Preparing For Life: New collection of interviews with Irish children, their parents and home visiting mentors

A collection of interview transcripts with parents, staff and children that participated in a school-readiness intervention in North Dublin from 2008-2015 have been deposited in the DRI as a new collection entitled: Preparing For Life. The interviews were conducted as part of a larger evaluation by Dr Orla Doyle and her team at the UCD Geary Institute of the prevention and early intervention programme Preparing For Life (PFL) which is delivered by the community organisation Northside Partnership. The programme was initially funded by the Atlantic Philanthropies and the Department of Children and Youth Affairs, and has been delivered to several disadvantaged areas of North Dublin since 2008. It continues to be delivered by Northside Partnership in 2018 under the Area Based Childhood Programme.

PFL is a home visiting programme whose purpose is to improve documented low levels of school readiness in this community, primarily through providing a dedicated ‘mentor’ to each participating family.

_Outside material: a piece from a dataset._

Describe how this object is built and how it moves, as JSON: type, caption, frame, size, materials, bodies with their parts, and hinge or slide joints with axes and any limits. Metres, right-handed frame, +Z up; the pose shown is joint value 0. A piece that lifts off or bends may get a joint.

Each mentor regularly visits the family in their home and gives them information on child development and parenting, equipping them with skills and resources to ensure their child is ready for school by the time they commence their formal education. 

PFL was evaluated since its inception in 2008 over an eight-year period and the longitudinal experimental design of the project allowed the researchers to track the progress of the children and their families over six years, from the anti-natal period through to commencement at school at around five years of age. Quantitative research data measuring the outcomes of the participating children and their families is available for further research via the Irish Social Science Data Archive. The researchers have also deposited population-level, representative survey data on the levels of school readiness of all Junior Infant children in the PFL catchment area.

Qualitative interviews were conducted with staff involved in the design and roll out the PFL programme as part of a process evaluation, during the early years of programme implementation in 2009 and again in 2012. Focus groups were also conducted with participating parents (primarily mothers) in 2009 and 2013 and were especially valuable for capturing the service-users voice and their perceptions and experiences of the PFL programme. Anonymised versions of these interviews have been deposited in the DRI and can be accessed here.

In 2013-14 the researchers conducted one-to-one interviews with some of the children that had participated in the PFL programme, to capture their early school experience and their own perception of what it means to be ready for school. Thirty-six of these anonymised interviews, plus the children’s drawing from these interviews, have been deposited in the DRI as the Children’s Thoughts About School collection, which can be accessed here.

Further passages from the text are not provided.